The main thing I learned from Boyd for my own design practice is to be aware of uncertainty in the first place, and to know how to deal with it in an agile way. You might not be willing to do all the reading I did, but I would recommend to at least peruse the one long-form essay Boyd wrote, titled Destruction and Creation (PDF), about how to be creative and decisive in the face of uncertainty.

A Battlefield of Disorder

In the first post of this year I started out with a bit of video by Adam Curtis, which mentions Russia’s use of “nonlinear war” to create confusion in its enemies. I said it reminded me of the ideas of John Boyd, because he talks about mismatches a lot: The importance of minimising mismatches between your perception of external reality and its actual nature, and maximising same for your enemies.

After writing that post, Alper shared an article criticising Adam Curtis. In it, Dan Hancox says Curtis imposes his (overly simplistic) world view on us, while dressing it up as revealing journalism. Along the way he mentions this LRB article by James Meek on the British campaign in Afghanistan’s Helmand region. It makes for an intriguing read. To mention two things:

  1. Meek talks about how there was a mismatch (my words, not his) between the concepts that made up the British doctrine, and the nature of the reality they encountered. For example, they were unable to account for a large part of the population resisting them.
  2. Meek also talks about the British army’s inability to learn in peacetime. There seems to be a lack of interest for intellectual analysis and the development of new ideas.

The same day I finished reading Meek I watched Restrepo, a documentary about a US platoon in Afghanistan’s Korengal Valley. One of the things that stood out for me was the apparent mismatch (again, my words) between how the US forces we follow in the doc conceptualise their opponent, and what we know about their true nature. They often talk about Al-Qaeda as if it is some well-organised army mirroring their own, when as with British in the Helmand, we can see that more often than not they are being resisted (while sometimes simultaneously being exploited) by a local populace who does not consider them bringers of freedom and prosperity.

The feeling crept up on me that part of what is going on with those US soldiers may also be wilful ignorance, because for them that almost seems the only way to be able to keep fighting. (They go home broken men regardless though, it is terrible to see the change in them wrought by such violence.)

All the same, conceiving of your opponent as a well-ordered force which can at some point be decisively defeated, plays into the enemy’s hands. It also misunderstands the nature of contemporary warfare, which isn’t a contest of technology, but a war of ideas. This is also what is mentioned in Curtis’s film, when he talks about Surkov’s nonlinear war.

I later dug up a Foreign Policy article which delves even deeper into the nature of Russia’s approach to warfare. Reading it, a picture emerges that the Kremlin may very well understand nonwestern perspectives on the current world order better than the west does, which they leverage to their benefit. Or, if this understanding is present in the west, then the Russians are simply better able at acting in accordance with it.

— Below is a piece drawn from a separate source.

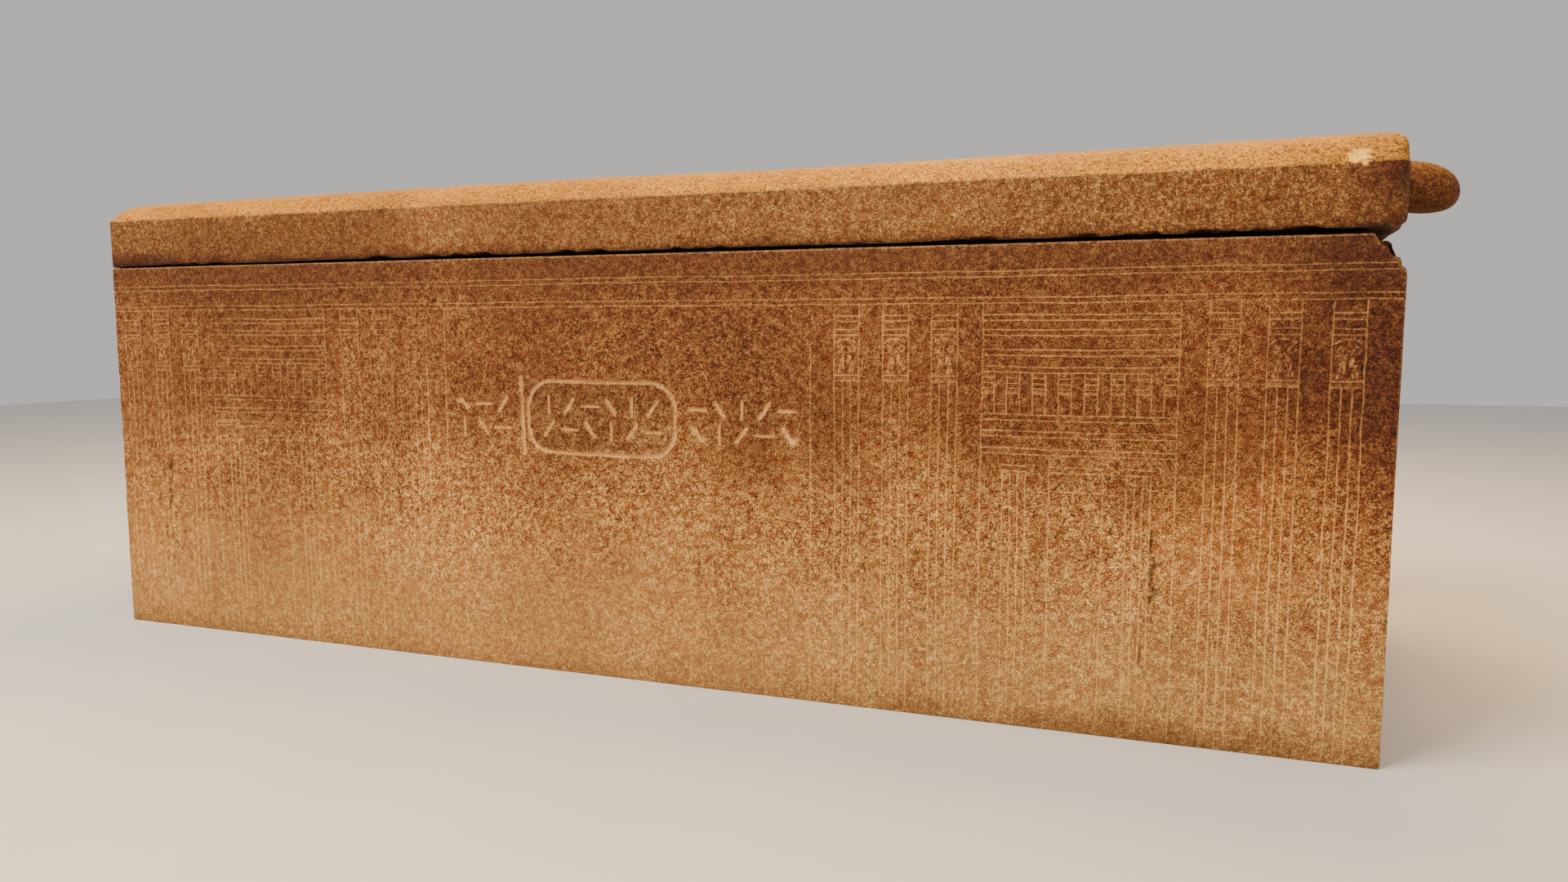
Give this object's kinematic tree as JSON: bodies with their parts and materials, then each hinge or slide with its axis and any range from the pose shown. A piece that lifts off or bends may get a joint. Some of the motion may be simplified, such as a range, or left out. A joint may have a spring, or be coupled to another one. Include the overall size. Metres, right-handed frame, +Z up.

Peter Pomerantsev, the article’s author, says we can compare the Kremlin’s view of globalisation as a sort of corporate raiding, “the ultra-violent, post-Soviet version of corporate takeovers.” Even if Russia is weak, technologically speaking, through nonlinear war it can leverage its relative weakness. And if we think Russia is isolated, we might be too eager to stick to our own view of globalisation as (again) a liberating influence which brings prosperity to less developed nations. According to Pomerantsev, BRIC countries see the “global village” as a rigged game (justifiably so, I would add), thus they have no issues with Russia not playing by the (that is to say the west’s) rules.

In short, Russia seems to have a more sophisticated grasp of contemporary warfare as a war of ideas than the west does.

Circling back to Boyd, in the final section of Osinga’s book on the Mad Major he refers to a 1989 article by Bill Lind, one of Boyd’s associates, which talks about idea-driven fourth-generation warfare. Its practitioners wage protracted asymmetric war. For these actors it is a political, not a military struggle.

Lind says the battlefield has shifted from one of order, to a battlefield of disorder. But western military organisations are still organised on first-generation principles, operating in an orderly fashion, in stead of being structured so that they can deal with and leverage disorder.

Osinga also talks about Van Creveld, who makes the point that for these 4GW practitioners, war is an end, not a means. Western rules do not apply to their conception of the struggle. War does not serve a policy, it is policy. In addition, war is not fought in the technological dimension but in the moral dimension.

All of this leaves me even more conflicted about contemporary warfare than I already was. (And let me say here that my interest in the subject comes not from bloodlust but an almost naive desire for world peace, or at least an ever-increasing diminishment of suffering. But I try to face reality regardless.) Perhaps one of the most troubling implications is that for us to have a chance at “winning”, we need to abandon our old rules of conduct.

This is the type of essentially illegal war being engaged in by the US, as documented in Dirty Wars. I was and still am appalled by the practices of remote warfare described therein. But having read all of the above it now also makes a perverse kind of sense. If you’re at war with non-state actors, you are at a severe disadvantage if you must adhere to international laws and the sovereignty of states.

The alternative—if we accept that for us war is a means towards an end but for our adversaries war is an end in itself—is to exercise a much larger amount of restraint as nations, even in the face of all manner of terrorism, than we ever have before. Sometimes Obama’s drone program is framed as this more restrained, controlled response to terror, but I can’t help but think that any kind of violent response plays into our enemy’s hands, as today’s drone strikes clearly do.

And anyway, remote warfare misses the point about the shift from technology to ideas: We’ll never “win” if we don’t start to make convincing arguments about the morality (but not moral supremacy) of our way of life to those populations effectively being held hostage by those actors benefiting from perpetual war.

Because, if we hope to win by abandoning things that made us who we are (the rule of law, democracy, economic and social justice) in many ways we are already defeated.